Later, the World at One featured an interview with Filippo Grandi, the UN High Commissioner for Refugees, in which he explained that refugees don’t come to rich countries to take advantage of better living standards, but because they’re “mostly” fleeing “unimaginable violence.”

Young comments: “The subtext of Grandi’s “terrible, unimaginable violence” remarks couldn’t have been clearer. Anyone in the UK who wants to restrict the flow of migrants into our country – that is, anyone thinking of voting Leave – is a knuckle-dragging barbarian.”

Radio 4’s afternoon play Where Shall I Go, What Shall I Do? brought “a Corbynite twist to the pro-immigration propaganda,” Young says.

“His take on the subject was to write about internal economic migration within the UK, presumably in the hope of persuading narrow-minded Brexiteers that pulling up the drawbridge won’t protect them from the global crisis of capitalism.”

But according to Young, “the centrepiece of Monday’s blanket coverage was a speech by Angelina Jolie, the Hollywood actress and UNHCR special envoy.

“Sounding as if she was reading a script by Nick Clegg, the star denounced “the politics of fear and separation”

“Isolationism is not strength. Fragmentation is not the answer.” I half-expected her to conclude by warning us not to take a “leap into the unknown” and stressing we were “stronger together”.”

Young concludes: “As I say, I’m not a swivel-eyed Eurosceptic loon when it comes to the BBC. But a whole day devoted to making those of us who would like to control migration feel like mean-spirited Little Englanders was too much. Would the BBC dare broadcast this agitprop after the EU referendum purdah kicks in on May 27th?

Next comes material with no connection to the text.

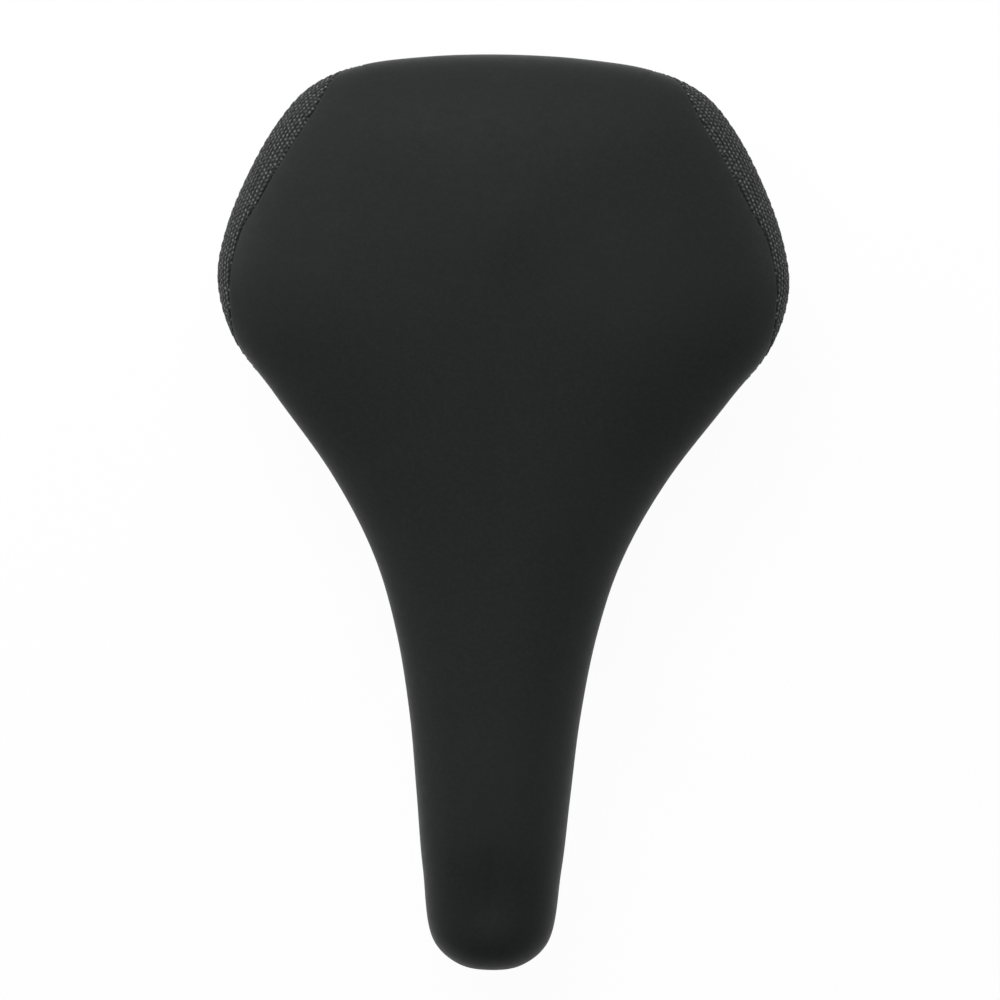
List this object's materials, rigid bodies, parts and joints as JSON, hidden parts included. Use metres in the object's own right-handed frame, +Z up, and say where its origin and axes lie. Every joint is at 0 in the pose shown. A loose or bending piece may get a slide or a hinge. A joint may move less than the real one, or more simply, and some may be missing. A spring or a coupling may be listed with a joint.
{
  "type": "bicycle saddle",
  "caption": "Padded bicycle saddle with a sewn cover, textured side panels, a moulded base shell and a bent wire rail.",
  "frame": {"origin": "under the middle of the saddle's plan, on the plane that the undersides of the rails lie in", "axes": "+Z up, -Y towards the nose, +Y towards the tail, +X to the rider's left"},
  "size_m": [0.168, 0.27, 0.082],
  "materials": {
    "smooth_cover": "matte",
    "textured_panel": "matte",
    "foam": "matte",
    "shell": "satin",
    "rail_steel": "satin",
    "clamp_steel": "satin",
    "screw_steel": "satin",
    "staple_steel": "satin",
    "bush_rubber": "matte"
  },
  "bodies": {
    "root": {"cover_top": "smooth_cover", "side_panel_left": "textured_panel", "side_panel_right": "textured_panel", "foam_pad": "foam", "base_shell": "shell", "rail_wire": "rail_steel", "nose_plate": "clamp_steel", "tail_bush_left": "bush_rubber", "tail_bush_right": "bush_rubber", "tail_cap_left": "clamp_steel", "tail_cap_right": "clamp_steel", "nose_screw": "screw_steel", "tail_screw_left_inner": "screw_steel", "tail_screw_left_outer": "screw_steel", "tail_screw_right_inner": "screw_steel", "tail_screw_right_outer": "screw_steel", "staple_01": "staple_steel", "staple_02": "staple_steel", "staple_03": "staple_steel", "staple_04": "staple_steel", "staple_05": "staple_steel", "staple_06": "staple_steel", "staple_07": "staple_steel", "staple_08": "staple_steel", "staple_09": "staple_steel", "staple_10": "staple_steel", "staple_11": "staple_steel", "staple_12": "staple_steel", "staple_13": "staple_steel", "staple_14": "staple_steel", "staple_15": "staple_steel", "staple_16": "staple_steel", "staple_17": "staple_steel", "staple_18": "staple_steel", "staple_19": "staple_steel", "staple_20": "staple_steel", "staple_21": "staple_steel", "staple_22": "staple_steel"}
  },
  "joints": []
}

I doubt it.”

A recent analysis of the BBC’s output over the last decade by the Institute for Economic Affairs showed considerable bias by the corporation in favour of a pro-EU worldview, with just 3 per cent of Today program guests being in favour of Brexit.

The research also cited an episode of Newsnight focussing solely on the EU referendum, in which just one of 19 guests was in favour of leaving the EU.

The BBC is Britain’s most widely accessed news source, with 51 per cent of adults getting their news from BBC1 alone, while its online news output reaches one in four British adults.